How does one fix the system. I’m not exactly sure but there have been a number of suggestions (in particular during the astronomy journal club on twitter) that we should consider permanent research positions and I think this is quite sensible. At the moment, once someone gets beyond a certain age (typically expressed as an experience level, rather than age) they find it harder and harder to get a research job. There is a perception that if they haven’t yet got an academic job, there must be something wrong with them. There’s also a sense that everyone who remains in academia/research has to effectively become a group leader (or Principal Investigator – PI). There’s no real reason why some couldn’t simply have a career as a researcher. Replacing such people every few years with younger researchers is probably not optimal. There must be a way in which we could balance the system such that some people remain as researchers and other become university academics and do both teaching and research. There are numerous aspects to consider and quite how such a system would be implemented is not entirely clear. Would only university academics be allowed to become PIs or could some research only staff progress to PI level? Would we separate academic salaries into a teaching component and a research component (as is done in the US)? How would we balance the system in terms of number of PhD places, number of postdoctoral positions, number of permanent research positions and number of academic positions?

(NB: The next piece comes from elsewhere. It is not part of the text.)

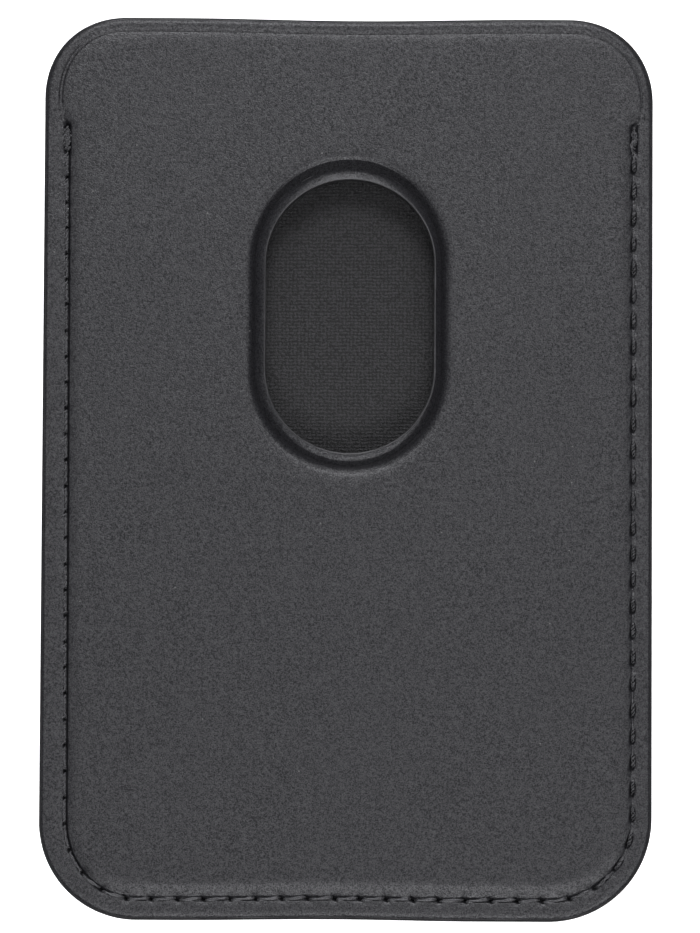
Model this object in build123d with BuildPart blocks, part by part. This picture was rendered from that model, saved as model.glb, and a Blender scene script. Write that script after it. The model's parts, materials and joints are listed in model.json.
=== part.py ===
"""Magnetic card holder: a stitched leather pocket for three bank cards that clings to the back of a phone.

The holder lies on its outward face. +X runs across it, +Y runs up to the open mouth of the pocket, and +Z
points out of the face that touches the phone. The origin is the middle of the outline, on the resting plane.
All sizes are in millimetres.
"""
import os
from math import atan2, cos, degrees, radians, sin

from build123d import *

# Outline of the leather, seen from the phone side.
WIDTH = 64.0
HEIGHT = 94.8
CORNER_TOP_LEFT = 8.5
CORNER_TOP_RIGHT = 8.8
CORNER_BOTTOM_LEFT = 10.2
CORNER_BOTTOM_RIGHT = 10.8

# Thickness of each layer, from the outward face to the phone side.
LEATHER = 0.85
FILM = 0.1
STIFFENER = 0.3
LINING = 0.2
POCKET_GAP = 2.35
SHIELD = 0.15
CARRIER = 0.9
EDGE_COAT = 0.15

# The outward panel is dished to make room for the cards.
DISH_RISE = 1.5
DISH_START = 2.9
DISH_RUN = 1.2
DISH_SHIFT = 0.47
MOUTH_OVERRUN = 3.0
STIFFENER_INSET = 4.8
STIFFENER_TOP = 1.0

# Seam: one row of lockstitch down the left side, along the bottom and up the right side.
SEAM_LEFT = 2.5
SEAM_RIGHT = 2.0
SEAM_BOTTOM = 2.2
SEAM_TOP_DROP = 10.8
STITCH_COUNT = 79
STITCH_LENGTH = 2.2
THREAD = 0.45
GROOVE_WIDTH = 0.7
GROOVE_DEPTH = 0.25
STITCH_HEIGHT = 0.3
SPACER_WIDTH = 3.9

# The phone-side panel is crowned inside the seam, over the boards and magnets.
CROWN_RISE = 0.45
CROWN_RUN = 1.2
CROWN_FROM_SEAM = 0.3
CROWN_TOP = 1.6
UNDERSIDE_SHIFT = 0.2

# Pressed line that closes the outline above the seam.
CREASE_TOP = 1.4
CREASE_LEFT = 1.8
CREASE_RIGHT = 1.3
CREASE_WIDTH = 0.3
CREASE_DEPTH = 0.12

# Thumb hole through the phone-side panel, with a sunken rim and a round bead along its lip.
HOLE_WIDTH = 17.6
HOLE_LENGTH = 28.6
HOLE_DROP = 31.4
HOLE_SHIFT = 0.2
RIM_SHOULDER = 2.2
RIM_FLOOR = 1.3
RIM_DEPTH = 0.9
RIM_COLLAR = 2.6
BEAD_RADIUS = 0.4
BEAD_OFFSET = 0.65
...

This post has become rather long, so I’m going to stop now. I hope it has contributed positively to the debate about academic career structures. I’ve been slightly concerned that I might be perceived as anti-Fellowship holders. This isn’t the case, I just don’t see why they should be given additional advantages. They are typically excellent researchers and so should be extremely competitive in the job market anyway. I probably shouldn’t worry since, as my current stats suggest, very few people will read this post.